Cette recension a été publiée dans le numéro de printemps 2021 de Politique étrangère (n° 1/2021). Palmyre De Jaegere propose une analyse de l’ouvrage de Sara L. M. Davis, The Uncounted: Politics of Data in Global Health (Cambridge University Press, 2020, 224 pages).

Si la pandémie actuelle montre quotidiennement l’ampleur des enjeux liés aux données quantitatives et aux indicateurs en matière de santé publique, le COVID-19 n’est pas la première maladie à propulser ces questions sur le devant de la scène : Sara L. M. Davis nous le rappelle.

S’inscrivant dans une littérature critique de la place des indicateurs dans les décisions de gouvernance mondiale, cet ouvrage souligne le poids majeur de données de santé pourtant imparfaites dans la réponse à l’épidémie de sida. L’auteur s’appuie sur son expérience de consultante et de chercheuse pour mettre en évidence les nombreuses populations et réalités que les indicateurs ne parviennent pas à prendre en compte, et que les financements délaissent.

La récente affirmation d’un impératif de transparence et de responsabilité pour les bailleurs de fonds, couplée à l’expansion d’outils d’évaluation d’impact du secteur privé, a abouti à une demande croissante de données pour guider la prise de décision des organismes internationaux de lutte contre le sida. Ces dernières années, l’opposition entre des objectifs mondiaux ambitieux et des ressources financières déclinantes n’a fait qu’accroître cette dynamique de quantification, en même temps que le poids des indicateurs dans la fixation de priorités pour l’allocation des fonds.

Pourtant, ces outils sont en réalité des abstractions construites pour réduire la complexité des phénomènes étudiés ; aussi sont-ils par nature biaisés. Modèles et méthodologies employés évoluent en permanence, souvent loin de la réalité qu’ils prétendent décrire.
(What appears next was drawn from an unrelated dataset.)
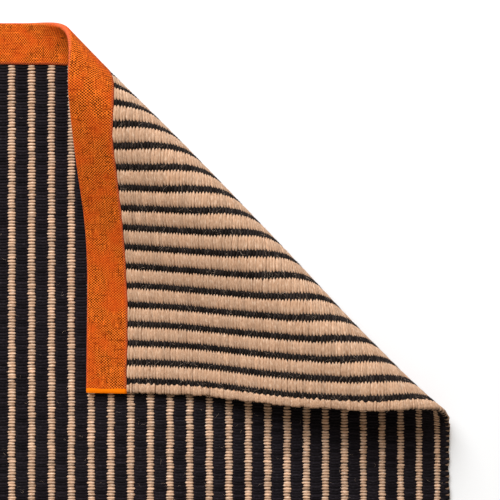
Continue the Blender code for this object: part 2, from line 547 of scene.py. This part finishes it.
canvasFinish = {
    "bright": (1.0, 0.205, 0.020),
    "between": (0.58, 0.092, 0.008),
    "shadow": (0.012, 0.0, 0.0),
    "red": (0.62, 0.062, 0.006),
    "faded": (0.68, 0.130, 0.075),
    "end": (1.0, 0.215, 0.002),
    "roughness": 0.86,
    "specular": 0.03,
    "bump": 0.45,
    "bumpDepth": 0.0005,
    "slubHeight": 0.6,      # height of the thick threads against that of the weave
    "weave": {"Warp": 0.00124, "Weft": 0.00150, "Sharp": 3.4},
    "slubs": {"Along": 90.0, "Across": 620.0, "Patch": 75.0},
    "threads": {"Along": 560.0, "Across": 70.0, "Patch": 34.0},
    "wobbleScale": 60.0,    # the threads wander this often per metre, and this far
    "wobble": 0.0022,
    "endFrom": 0.75,        # where the bright end of the canvas begins; lower is wider
}


def makeCanvas(name, finish):
    material, tree, shader = newMaterial(name, finish)
    place = clothPlace(tree)
    wobble = addNode(tree, "ShaderNodeTexNoise")
    wobble.inputs["Scale"].default_value = finish["wobbleScale"]
    joinSockets(tree, place, wobble.inputs["Vector"])
    shifted = addNode(tree, "ShaderNodeVectorMath", operation="MULTIPLY_ADD")
    joinSockets(tree, wobble.outputs["Color"], shifted.inputs[0])
    shifted.inputs[1].default_value = (finish["wobble"], finish["wobble"], 0.0)
    joinSockets(tree, place, shifted.inputs[2])
    weave = placeGroup(tree, plainWeave, shifted.outputs[0], **finish["weave"])
    slubs = placeGroup(tree, fibreStreaks, place, **finish["slubs"])
    threads = placeGroup(tree, fibreStreaks, place, **finish["threads"])
    slub, thread = slubs.outputs["Streak"], threads.outputs["Streak"]
    # the check stands out in some patches and closes up in others
    lines = mathNode(tree, "ADD", thread, slub)
    patches = mathNode(tree, "MULTIPLY", slubs.outputs["Shade"], 0.65)
    patches = mathNode(tree, "MULTIPLY_ADD", lines, 0.35, patches)
    strong = greyOver(tree, patches, (0.57, 0.30), (0.66, 1.0))
    low = mixColour(tree, strong, finish["between"], finish["shadow"])
    high = mixColour(tree, strong, finish["between"], finish["bright"])
    colour = mixColour(tree, weave.outputs["Over"], low, high)
    # bright and dark threads, then redder patches
    for source, start, end, tint in (
            (slub, (0.57, 0.0), (0.68, 0.8), "bright"),
            (thread, (0.35, 0.62), (0.45, 0.0), "shadow"),
            (slub, (0.33, 0.68), (0.43, 0.0), "shadow"),
            (threads.outputs["Shade"], (0.46, 0.0), (0.62, 0.40), "red")):
        colour = mixColour(tree, greyOver(tree, source, start, end), colour, finish[tint])
    colour = mixColour(tree, readAttribute(tree, "tone"), colour, finish["faded"])
    end = mathNode(tree, "MULTIPLY_ADD", slubs.outputs["Shade"], 0.5, readAttribute(tree, "turnedEnd"))
    end = mathNode(tree, "GREATER_THAN", end, finish["endFrom"])
    colour = mixColour(tree, end, colour, finish["end"])
    joinSockets(tree, colour, shader.inputs["Base Color"])
    height = mathNode(tree, "MULTIPLY_ADD", slub, finish["slubHeight"], weave.outputs["Height"])
    bumpFrom(tree, height, finish, shader)
    return material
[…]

Ceci est d’autant plus vrai que l’exhaustivité des données sur lesquelles ils reposent pâtit parfois des choix des États qui les récoltent. L’auteur pointe du doigt le fort contraste existant dès lors entre l’argumentaire prétendument objectif dictant l’allocation des financements, et les données fluides et partielles sur lesquelles il se fonde.

Cette accumulation de biais dans la récolte des données de santé mène à l’invisibilisation de populations dont le ciblage est pourtant essentiel pour maîtriser l’épidémie. Certains groupes stigmatisés ou criminalisés peuvent ainsi être laissés de côté, comme les travailleurs du sexe. En l’absence d’informations sur les besoins de ces derniers, les financements ne leur sont que pas ou trop peu adressés, et leur marginalisation n’en est que renforcée. Comment pallier ces effets d’éviction et intégrer une approche basée sur les droits de l’homme à la définition des priorités d’un système international de santé aux ressources limitées ? L’auteur valorise notamment le rôle joué par la société civile et les représentants communautaires, et explique comment habiliter les populations à récolter leurs propres données peut permettre d’éviter les dynamiques précédemment décrites.

Cet ouvrage permet de mieux comprendre l’impact des outils quantitatifs dans la lutte contre l’épidémie de sida, ainsi que les forces politiques et économiques qui les façonnent. S’appuyant sur de nombreux témoignages, il établit un précieux lien entre les recherches universitaires et les intérêts pragmatiques des acteurs de la santé publique mondiale. Il permet également une nécessaire et pertinente prise de recul sur les arbitrages effectués dans la gestion de la pandémie actuelle, ainsi que dans l’anticipation des épidémies à venir.